Bet365 reported a group loss of £43.3 million for the 12 months ending 30 March 2025 despite revenue growth across sports betting and gaming.
Why did Bet365 record a loss despite higher revenue?
The loss was driven by increased costs linked to entering regulated markets, restructuring expenses and the disposal of fixed assets including its Stoke City Holdings Limited investment.
How much revenue did Bet365 generate during the period?
The company reported sports and gaming revenue of £4.036 billion which represented a 9 percent year-on-year increase.
Which segment performed strongest for Bet365?
The gaming segment showed the strongest growth with revenue increasing by 25 percent compared with the previous year.
Why did Bet365 exit certain markets?
Bet365 exited markets that management said no longer fell within the long-term sustainable revenue category due to regulatory and commercial considerations.
Which new licences did Bet365 obtain?
During the year Bet365 secured licences in Brazil, Peru, Serbia and additional US states.
How much did Bet365 pay in UK taxes?
The company contributed £481.5 million in UK tax revenue during the 2024-25 financial year which was a 32 percent increase year on year.

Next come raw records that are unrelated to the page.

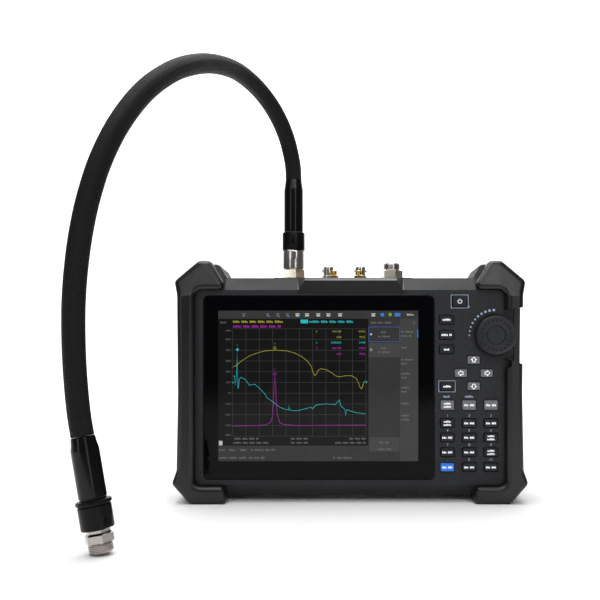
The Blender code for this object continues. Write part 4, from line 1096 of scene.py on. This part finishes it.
# ---- the CAD nodes that stay in sight

CARRIED = {
    "case_plastic": ("front_case", "rear_case", "connector_panel", "battery_cover", "kickstand"),
    "bumper_rubber": ("side_door",),
    "screen": ("lcd_module",),
    "silicone": ("key_membrane",),
    "circuit_board": ("keypad_board", "main_board"),
    "shield_can": ("encoder_body", "network_jack", "usb_jack"),
    "shaft_steel": ("encoder_plunger",),
    "led_lens": ("power_lamp",),
    "battery_wrap": ("battery_pack",),
    "fan_plastic": ("fan_frame", "fan_rotor"),
}


def finish_carried():
    for finish, names in CARRIED.items():
        for name in names:
            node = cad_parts[name]
            node.data.materials.clear()
            node.data.materials.append(material(finish))


def make_screws():
    """Socket screws that hold the rear shell."""
    spots = [(-128, 22), (128, 22), (-128, 172), (128, 172), (-70, 112), (70, 112), (-70, 24), (70, 24)]
    for index, (x, z) in enumerate(spots, 1):
        seat = (x, CASE_BACK - 0.4, z)
        head = turned([(0, -1.0), (2.8, -1.0), (2.8, 0.6), (2.5, 0.9), (0, 0.9)], seat, (0, 1, 0), 32)
        screw = piece(f"case_screw_{index}", head, "shaft_steel")
        carve(screw, turned([(0, -0.2), (1.3, -0.2), (1.3, 3), (0, 3)], seat, (0, 1, 0), 6))


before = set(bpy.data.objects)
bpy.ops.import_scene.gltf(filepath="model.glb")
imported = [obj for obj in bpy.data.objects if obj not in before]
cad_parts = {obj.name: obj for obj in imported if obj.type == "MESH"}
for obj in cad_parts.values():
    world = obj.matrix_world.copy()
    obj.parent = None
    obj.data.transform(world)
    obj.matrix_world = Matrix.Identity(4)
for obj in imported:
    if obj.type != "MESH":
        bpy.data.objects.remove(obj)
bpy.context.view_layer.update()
make_camera()
make_studio()
tube, path = make_cable()
ends = make_near_end() + make_far_end()
make_port(1, PORT_1_X, 18.1, 203.9, 213.0)
make_port(2, PORT_2_X, 17.6, 203.4, 209.4)
make_small_connectors()
make_bumpers()
make_badge()
make_knob()
make_keys()
make_panel_marks()
make_display()
make_screen()
make_screws()
finish_carried()
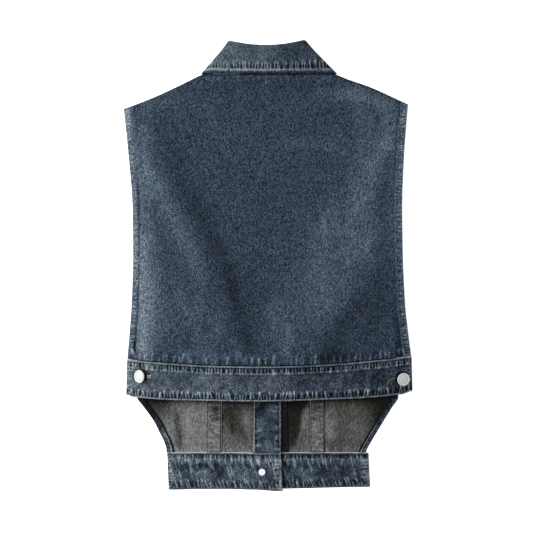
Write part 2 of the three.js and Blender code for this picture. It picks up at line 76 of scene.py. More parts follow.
# Ends of each lighter or darker streak, its strength in levels of 255 and its half width: faded streaks of
# the wash, and painted shade and light on the folds' flanks and down the left edge
back_wash_and_fold_shade = [
    (-160, 50, -160, -125, 40, 17), (-164, 185, -160, 50, 22, 12), (-152, 118, -85, -13, 22, 13),
    (-85, -13, -54, -105, 12, 14), (-145, 190, -106, 99, -6, 12), (-106, 99, -54, 2, -14, 13),
    (-54, 2, -26, -115, -20, 12), (-86, 14, -66, -70, -9, 10), (62, 60, 56, -70, 7, 10),
    (-122, -119, 24, -120, 8, 8), (8, -44, 24, -107, 12, 13), (154, 164, 115, 66, 18, 15),
    (100, 62, 45, -85, 12, 30), (120, 45, 95, 0, 8, 14), (120, -40, 75, -118, -16, 14),
    (140, -5, 135, -115, -7, 22), (-70, 240, 70, 240, -9, 14), (60, 221, 128, 227, 14, 8),
    (128, 225, 124, -5, 14, 17), (90, 224, 150, 214, 16, 10), (-152, -8, -130, -95, 13, 17),
    (166, 200, 163, 10, 15, 9), (149, 218, 152, 150, 13, 10), (-163, -55, -163, -108, 14, 8),
    (-93, -44, -90, -100, 13, 9), (86, -8, 84, -62, 15, 10), (84, 88, 84, 40, 9, 14),
    (-38, -70, -36, -124, 12, 6), (-54, -70, -54, -112, -10, 6), (68, -119, 106, -117, -22, 8),
    (-165, 206, -112, 213, 13, 9), (-163, 150, -152, 115, 13, 8), (-164, 35, -164, -62, 7, 6),
    (-118, -38, -100, -80, 11, 9), (160, 208, 156, 150, 13, 9), (108, 122, 101, -60, 12, 9),
    (128, 66, 126, 8, 11, 10), (70, 75, 72, 22, 11, 7), (16, 158, 105, 157, 10, 9),
    (-118, -116, -70, -118, 12, 9), (-166, -102, -160, -126, 24, 8), (-38, -108, -37, -125, 12, 7),
    (24, -102, 26, -127, 18, 7), (26, -78, 32, -106, 9, 8), (138, 222, 168, 206, 10, 8),
    (148, 150, 134, 60, 7, 9), (72, 10, 70, -80, 8, 8), (-117, -22, -110, -64, 9, 7),
    (-84, -92, -72, -124, 11, 8), (-22, -5, -20, -50, -7, 8), (140, 60, 138, 30, 9, 8),
    (-177, -108, -171, -118.6, 62, 1.3), (-173.5, -97, -172, -117, -45, 2.4),
    (170, -98, 172, -126, -32, 4), (168, -66, 170, -98, -18, 4), (168.5, -111.7, 171.5, -108, 50, 1.3),
    (171.5, -108.6, 177, -110, 34, 1.2),
]


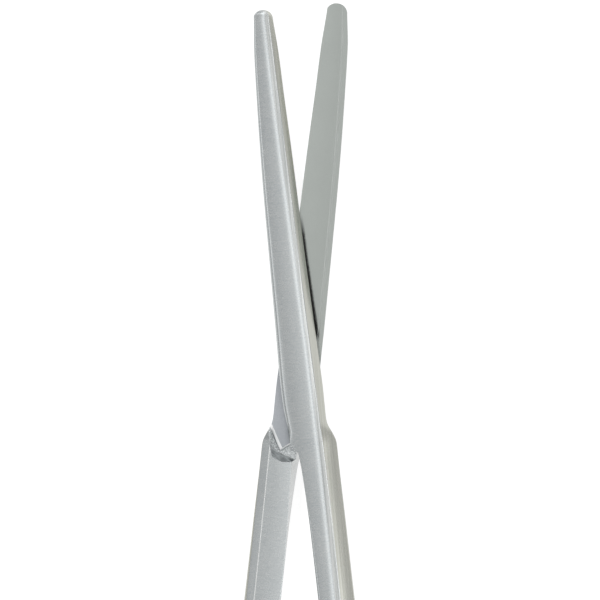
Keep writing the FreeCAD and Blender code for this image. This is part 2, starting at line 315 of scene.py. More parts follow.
def bladeSection(row, half, y):
    spine, ridge, brow, edge, height, land = row
    sizes, backFlat = sectionSizes, instrument["backFlat"]
    halfWidth = half["tipWidth"] / 2
    radius = sizes["tipRadius"] * halfWidth
    bend = y - (half["reach"] - radius)
    if bend > -sizes["taperRun"]:
        limit = halfWidth - sizes["taperSlope"] * min(bend, 0.0)
        if bend > 0:
            limit += math.sqrt(max(radius ** 2 - bend ** 2, 0.0)) - radius
        shrink = min(1.0, limit / min(-spine, edge))
        spine, edge = max(spine, -limit), min(edge, limit)
        ridge, brow = ridge * shrink, min(brow * shrink, edge - sizes["browRoom"] * shrink)
    fade = 1.0
    if y < sizes["fadeStart"]:
        fade = max(0.0, (y - heelEdge[0][0]) / sizes["fadeRun"])
    spineRound = max(instrument["spineRound"] * height * fade, sizes["leastRound"])
    spineRound = min(spineRound, sizes["roundShare"] * (ridge - spine))
    shoulder = (spine + spineRound, crownAt(spine + spineRound, ridge, height))
    slope = 2 * instrument["crown"] * (ridge - shoulder[0])
    corner = (spine, shoulder[1] - slope * spineRound)
    return sectionPoints(
        wallFoot=(spine, -backFlat), wallTop=(spine, corner[1] - spineRound), corner=corner,
        shoulder=shoulder, ridge=ridge, brow=brow, height=height, upper=(edge, land),
        lower=(edge, -instrument["edgeDepth"]),
        innerRidge=(edge - instrument["innerBevel"], -backFlat),
        ease=sizes["bladeEase"], rolled=sizes["bladeRolled"])


def shankSection(row):
    above, below, ridge, brow, edge, innerX, height, foot, depth, low, ease, rolled = row
    left = (above, crownAt(above, ridge, height))
    shoulder = (above + ease, crownAt(above + ease, ridge, height))
    wallFoot = (below, -depth)
    return sectionPoints(
        wallFoot=wallFoot, wallTop=toward(left, wallFoot, ease), corner=left, shoulder=shoulder,
        ridge=ridge, brow=brow, height=height, upper=(edge, foot), lower=(edge, -low),
        innerRidge=(innerX, -depth + sectionSizes["flatCrown"]),
        ease=min(ease, sectionSizes["easeShare"] * (foot + low)), rolled=rolled)


def sectionPoints(wallFoot, wallTop, corner, shoulder, ridge, brow, height, upper, lower,
                  innerRidge, ease, rolled):
    # up the spine's wall, over the outer face, down the edge and back along the inner side
    sizes = sectionSizes
    browEase, innerEase = sizes["browEase"], sizes["innerEase"]
    top = (ridge, height)
    drop = instrument["browDrop"] * min(1.0, (brow - ridge) / sizes["browRun"])
    browPoint = (brow, height - drop)
    roll = min(sizes["roll"], sizes["rollShare"] * (ridge - shoulder[0]))
    crownEnd = (ridge - roll, crownAt(ridge - roll, ridge, height))
    browRoll = min(sizes["browRoll"], sizes["browRollShare"] * (brow - ridge))
    browStart = toward(top, browPoint, browRoll)
    rise = instrument["crown"] * 2 * (ridge - shoulder[0]) * (crownEnd[0] - shoulder[0]) / 2
    crownMiddle = ((shoulder[0] + crownEnd[0]) / 2, crownAt(shoulder[0], ridge, height) + rise)
    bevelStart, bevelEnd = toward(browPoint, upper, browEase), toward(upper, browPoint, ease)
    bevelMiddle = tuple((p + q) / 2 + sizes["bevelCrown"] * abs(r - s) for p, q, r, s in zip(
        bevelStart, bevelEnd, bevelStart[::-1], bevelEnd[::-1]))
    wallFootEnd = toward(wallFoot, corner, rolled * sizes["wallShare"])
    flatStart = toward(wallFoot, innerRidge, rolled)
    ridgeEnd = toward(innerRidge, wallFoot, innerEase)
    flatMiddle = ((flatStart[0] + ridgeEnd[0]) / 2, flatStart[1])
    strips = [
        (straight(wallFootEnd, wallTop, 3), wall),
        (bezier(wallTop, corner, shoulder, 7), face),
        (bezier(shoulder, crownMiddle, crownEnd, 8), face),
        (bezier(crownEnd, top, browStart, 4), face),
        (straight(browStart, toward(browPoint, top, browEase), 2), upperSide),
        (easedCorner(top, browPoint, upper, browEase, 5), upperSide),
        (bezier(bevelStart, bevelMiddle, bevelEnd, 6), flank),
        (easedCorner(browPoint, upper, lower, ease, 4), flank),
        (straight(toward(upper, lower, ease), toward(lower, upper, ease), 2), flank),
        (easedCorner(upper, lower, innerRidge, ease, 4), flank),
        (straight(toward(lower, innerRidge, ease), toward(innerRidge, lower, innerEase), 2), face),
        (easedCorner(lower, innerRidge, wallFoot, innerEase, 4), wall),
        (bezier(ridgeEnd, flatMiddle, flatStart, 8), flat),
        (bezier(flatStart, wallFoot, wallFootEnd, 7), flat),
    ]
    points, regions = [], []
    for strip, region in strips:
        points += strip[:-1]
        regions += [region] * (len(strip) - 1)
    return points, regions


def noseScale(y, reach):
    # share of the height that is left over the last noseLength of the blade
    length, low = instrument["noseLength"], instrument["noseLow"]
    run = (y - (reach - length)) / length
    if run <= 0:
        return 1.0
    return low + (1 - low) * math.sqrt(max(1 - run ** instrument["nosePower"], 0.0))


# where a half has sections; a run is its start, its end and its spacing
sectionPlan = {
    "tipInset": 0.001, "tipRun": 1.7, "tipSections": 23,
    "bladeInset": 2.3, "bladeEnd": 1.0, "bladeStep": 0.6,
    "runs": [(0.9, -9.0, 0.12), (-9.2, -96.4, 0.8)],        # joint, shank
    "leastStep": 0.004, "fixedRoom": 0.03,
}


def stationList(reach):
    plan = sectionPlan
    last = plan["tipSections"] - 1
    stations = [reach - plan["tipInset"] - plan["tipRun"] * (i / last) ** 2
                for i in range(plan["tipSections"])]
    blade = (reach - plan["bladeInset"], plan["bladeEnd"], plan["bladeStep"])
    for y, end, step in [blade] + plan["runs"]:
        while y > end:
            stations.append(y)
            y -= step
    fixed = [y for y, above, below in heelEdge]
    stations = sorted(set(stations).union(fixed), reverse=True)
    kept = [stations[0]]
    for y in stations[1:]:
        room = min(abs(y - stop) for stop in fixed)
        if y in fixed or kept[-1] - y > plan["leastStep"] and room > plan["fixedRoom"]:
            kept.append(y)
    return kept + [shankRows()[-1][0]]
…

What is the status of the AUSTRAC investigation?
AUSTRAC is reviewing Bet365’s remediation plan following an external audit and the company has stated it is too early to predict the outcome.
Did restructuring affect Bet365’s profits?
Yes a one-off restructuring and reorganisation cost of £59.2 million contributed to the decline in profitability.
What is Bet365’s long-term strategy?
Bet365 is focusing on operating in regulated markets with point of consumption regulation to support sustainable long-term revenue growth.